Though this is a Marvel film, with many of the traditional trappings of the genre, Coogler manages to bring as many of his own sensibilities as he can. Killmonger’s backstory takes place in Oakland, California, Coogler’s hometown. It grounds the movie much more than I anticipated it would. There’s righteous anger inside Killmonger for many reasons, including from what he witnessed growing up in that city. Oppression, chaos, death - not just there but around the world. Killmonger is angry, and maybe rightfully so, but he takes his anger too far. He’s great opposition for T’Challa, who is angry too but with more restraint.

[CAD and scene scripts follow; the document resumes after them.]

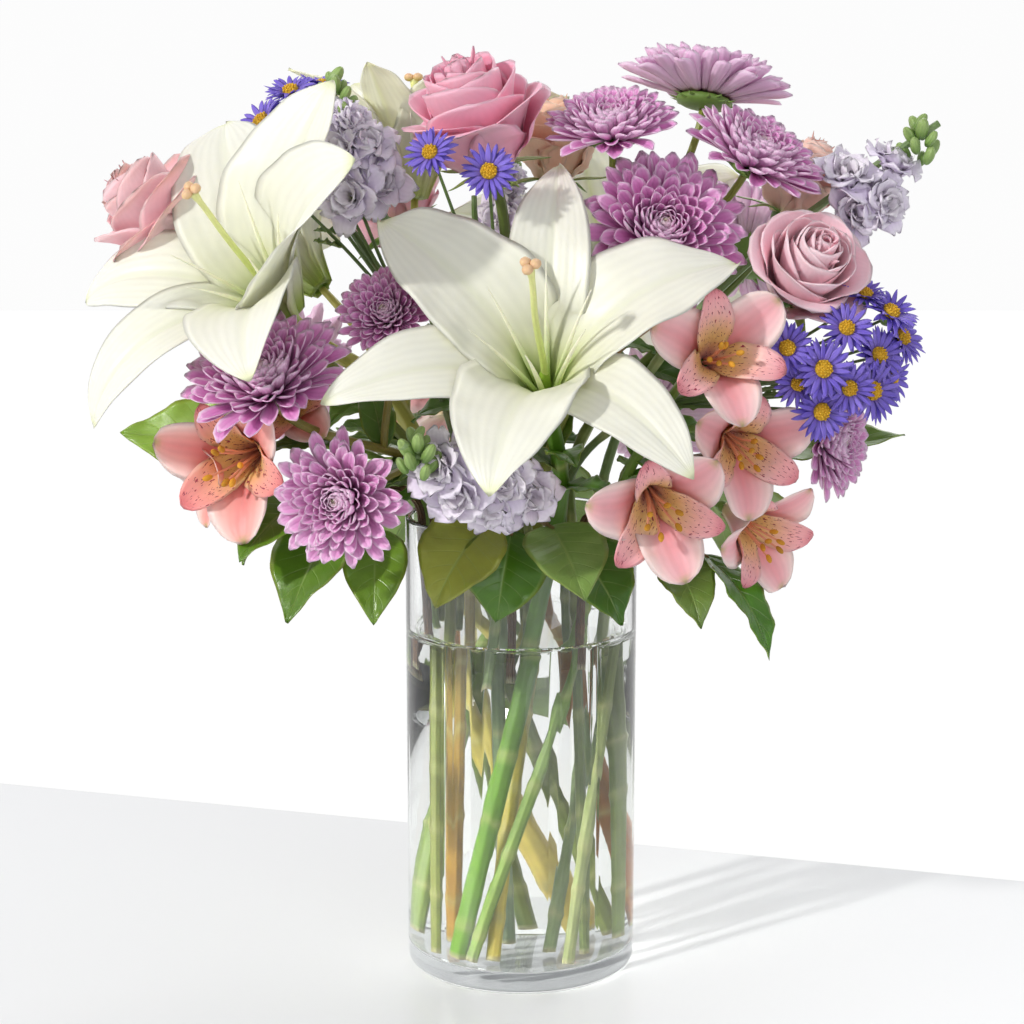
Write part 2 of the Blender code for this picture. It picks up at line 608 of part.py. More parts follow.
spray("salal_left", (-40, -8, 140), (-43, -14), (-84, -54, 226), (-0.7, -0.6, 0.2), 1.8, 1.4, leaves([
    ((-74, -52, 214), (-0.30, -0.60, -0.30), 58, 36, 0.6, (-0.2, -0.6, 0.8)),
    ((-86, -56, 222), (-0.50, -0.70, -0.10), 50, 30, 0.6, (-0.3, -0.5, 0.8)),
    ((-60, -54, 206), (0.0, -0.80, -0.35), 46, 26, 0.7, (0, -0.5, 0.9)),
    ((-90, -48, 230), (-0.95, 0.05, 0.05), 68, 34, 0.35, (0, -0.5, 0.8))]), "leaf")
spray("salal_right", (24, -34, 142), (26, -34), (66, -50, 196), (0.8, -0.4, 0.0), 1.8, 1.3, leaves([
    ((76, -46, 194), (0.55, -0.45, -0.30), 54, 20, 0.8, (0.4, -0.3, 0.8)),
    ((60, -42, 196), (0.35, -0.80, -0.25), 44, 24, 0.7, (0.2, -0.5, 0.8))]), "leaf")
spray("salal_back", (-26, 30, 142), (-31, 31), (-30, 78, 214), (-0.3, 0.9, 0.3), 1.8, 1.4, leaves([
    ((-34, 78, 208), (-0.50, 0.70, -0.40), 60, 38, 0.7, (0, 0.6, 0.8)),
    ((-18, 80, 208), (0.10, 0.80, -0.45), 60, 38, 0.7, (0, 0.6, 0.8)),
    ((-44, 74, 212), (-0.90, 0.40, -0.15), 60, 36, 0.5, (0, 0.4, 0.9)),
    ((0, 78, 210), (0.60, 0.70, -0.35), 58, 36, 0.7, (0, 0.6, 0.8))]), "leaf")
spray("salal_back_right", (38, 14, 142), (42, 10), (88, 50, 222), (0.8, 0.4, 0.2), 1.8, 1.4, leaves([
    ((84, 46, 214), (0.70, 0.30, -0.30), 62, 36, 0.6, (0.3, 0.2, 0.9)),
    ((80, 54, 210), (0.40, 0.70, -0.40), 58, 36, 0.7, (0.2, 0.5, 0.8)),
    ((92, 50, 224), (0.80, 0.60, 0.10), 60, 34, 0.4, (0, 0.2, 0.9)),
    ((98, 32, 222), (0.86, -0.42, 0.28), 76, 32, 0.2, (0, -0.4, 0.9))]), "leaf")
spray("salal_back_left", (-40, 16, 142), (-42, 12), (-86, 44, 220), (-0.8, 0.4, 0.2), 1.8, 1.4, leaves([
    ((-82, 42, 212), (-0.80, 0.10, -0.30), 62, 36, 0.6, (-0.2, 0.2, 0.9)),
    ((-80, 50, 210), (-0.40, 0.70, -0.40), 56, 36, 0.7, (-0.2, 0.5, 0.8))]), "leaf")
build_water(bores)
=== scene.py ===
import math
import random

import bmesh
import bpy
import numpy as np
from mathutils import Matrix, Vector


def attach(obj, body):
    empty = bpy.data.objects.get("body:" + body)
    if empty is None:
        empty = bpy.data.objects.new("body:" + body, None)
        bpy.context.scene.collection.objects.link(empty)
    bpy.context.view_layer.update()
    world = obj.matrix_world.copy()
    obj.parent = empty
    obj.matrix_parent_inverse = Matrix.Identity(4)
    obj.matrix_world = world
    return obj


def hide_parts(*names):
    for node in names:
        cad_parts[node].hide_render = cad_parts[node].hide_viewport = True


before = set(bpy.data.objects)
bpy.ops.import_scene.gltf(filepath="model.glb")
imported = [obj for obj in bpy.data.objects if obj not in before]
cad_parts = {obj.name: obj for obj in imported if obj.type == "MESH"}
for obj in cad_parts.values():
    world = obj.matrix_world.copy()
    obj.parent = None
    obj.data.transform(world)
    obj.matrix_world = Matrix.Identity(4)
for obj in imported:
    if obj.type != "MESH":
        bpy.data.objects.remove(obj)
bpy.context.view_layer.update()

MM = 0.001
GOLD = math.radians(137.508)


# ------------------------------------------------------------------ helpers
def smooth(x):
    x = np.clip(x, 0.0, 1.0)
    return x * x * (3 - 2 * x)


def stand(axis, up=(0.0, 0.0, 1.0)):
    z = Vector(axis).normalized()
    y = Vector(up) - z * Vector(up).dot(z)
    y.normalize()
    x = y.cross(z)
    return Matrix((x, y, z)).transposed()


def place(base, axis, roll=0.0, scale=1.0, up=(0.0, 0.0, 1.0)):
    turn = stand(axis, up).to_4x4() @ Matrix.Rotation(math.radians(roll), 4, "Z")
    return np.array(Matrix.Translation(Vector(base)) @ turn @ Matrix.Scale(scale, 4))


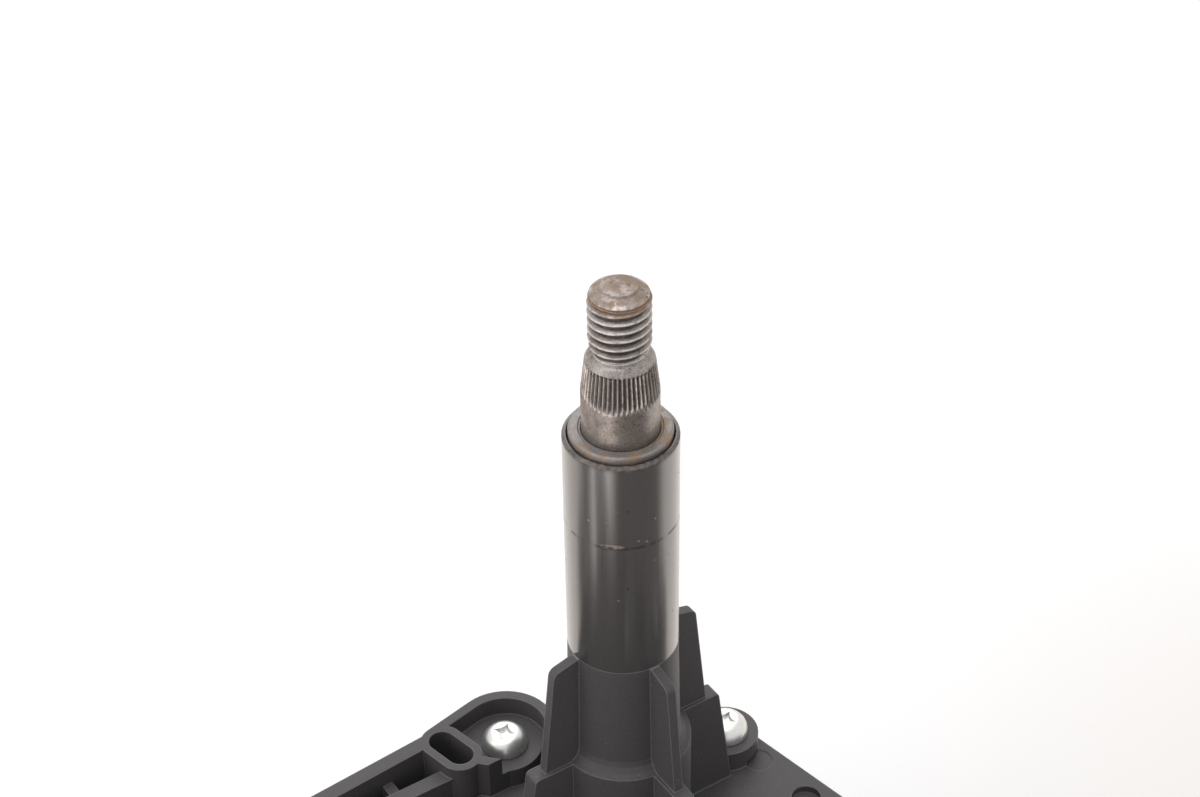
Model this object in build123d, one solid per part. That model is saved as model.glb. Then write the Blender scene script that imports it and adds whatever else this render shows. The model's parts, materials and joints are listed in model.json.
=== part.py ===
from build123d import *
import os
from math import acos, atan, cos, degrees, hypot, pi, radians, sin, sqrt, tan

os.makedirs("parts", exist_ok=True)

# Frame: millimetres, +Z up along the spindle, origin on the spindle axis in the plane the motor rests on.
# +X and +Y point along the housing's ribs. The motor can lies along -X.

# ---- heights of the gear housing
PARTING = 9.0            # rim of the bottom cover
GASKET_T = 1.0
DECK = 34.0              # flat top of the housing
DECK_T = 2.6
WALL = 2.2
FLOOR_T = 2.2            # bottom cover
FLANGE_W = 1.5           # the joint's flange stands out from the walls
FLANGE_H = 2.0
DOME_H = 2.0             # raised disc over the worm wheel
DOME_MARGIN = 0.4        # wheel to the disc's edge
DOME_RIB_T = 1.4
DOME_RIB_H = 1.2
DOME_RIBS = 8
DOME_HUB_R = 8.0
TUNNEL_R = 16.8          # half-round hump over the worm
SIDE_RIBS = (-56.0, -30.0, 18.5)
SIDE_RIB_T = 1.6
SIDE_RIB_OUT = 1.3

# ---- spindle and its boss
SHAFT_R = 5.0
THREAD_R = 4.0           # M8 end for the arm nut
THREAD_ROOT_R = 3.35
THREAD_L = 7.1
END_CHAMFER = 0.45
END_DISC_R = 2.35         # raised flat in the middle of the end
CONE_TOP_R = 4.45        # small end of the knurled cone
CONE_L = 4.7
CONE_ABOVE_BOSS = 6.9    # boss end to the foot of the knurled cone
NECK_L = 2.7             # knurled cone to thread
BOSS_H = 71.5            # above the deck
BOSS_TOP_R = 7.5
BOSS_FOOT_R = 7.8
BOSS_EDGE_R = 0.35
BUSH_WALL = 1.45
BUSH_L = 14.0
RUNNING_FIT = 0.03
BORE_RELIEF = 0.35       # boss bore between the bushes
WASHER_R = 6.7
WASHER_PROUD = 0.9
WASHER_T = 2.2
WASHER_GAP = 0.25
WASHER_BORE_GAP = 0.3
SEAL_SECTION = 1.5

# ---- ribs round the boss
LEDGE_H = 18.0           # top of the thick ribs, above the deck
FIN_H = 36.5             # top of the thin fins, above the deck
LEDGE_R = 9.3            # round foot of the boss below the ledge
FLARE_H = 1.6
FIN_T = 1.4
BLOCK_T = 2.5
FIN_TOP_R = 11.4         # outer edge of the fins, from the spindle axis
FIN_FOOT_R = 13.3
FIN_ROUND = 1.2          # round outer top corner of the fins
BLOCK_ROUND = 0.6
FIN_SLOPE = 1.0          # drop of a fin's top from the boss to its outer edge
BLOCK_TOP_R = 15.2       # outer edge of the thick ribs
BLOCK_FOOT_R = 17.7

# ---- gear train: worm, worm wheel, crank rod with a toothed sector, spindle pinion
MODULE = 1.0
PINION_TEETH = 14
SECTOR_TEETH = 28
SECTOR_CUT = 6           # teeth left on the sector
WHEEL_MODULE = 0.9
WHEEL_TEETH = 50
WORM_PITCH_R = 4.0
WORM_L = 17.0
BACKLASH = 0.16
ROD_L = 36.0
SWEEP = 120.0            # spindle sweep
SWING = SWEEP / 3        # rocker swing in that sweep
MECHANISM_TURN = -24.0   # of the rod's line from the -X axis
MOTOR_AXIS_Z = 19.5
WHEEL_T = 5.0
WHEEL_WEB_T = 3.0
WHEEL_HUB_R = 7.0
AXLE_R = 4.0
CRANK_PIN_R = 3.0
PIVOT_PIN_R = 3.0
ROD_T = 3.5
ROD_W = 9.0
ROCKER_T = 2.0
ROCKER_R = 7.0
CLIP_T = 0.9
CLIP_GROOVE = 0.6
PARK_R = 18.6
PARK_INNER_R = 10.4
PARK_T = 0.6
PLATE_T = 1.6
SLIDING_GAP = 0.3        # between parts that pass each other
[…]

Black Panther is a fantastic superhero movie, but it’s also impossible to separate the film from what it represents. It’s a film that represents representation. It’s not just full of black actors, but black culture through and through. It has badass women in power. We may be 18 films into the Marvel Cinematic Universe, but this is a gigantic step in the right direction. Black Panther is a fresh entry into the superhero genre, and an important entry into the world of film.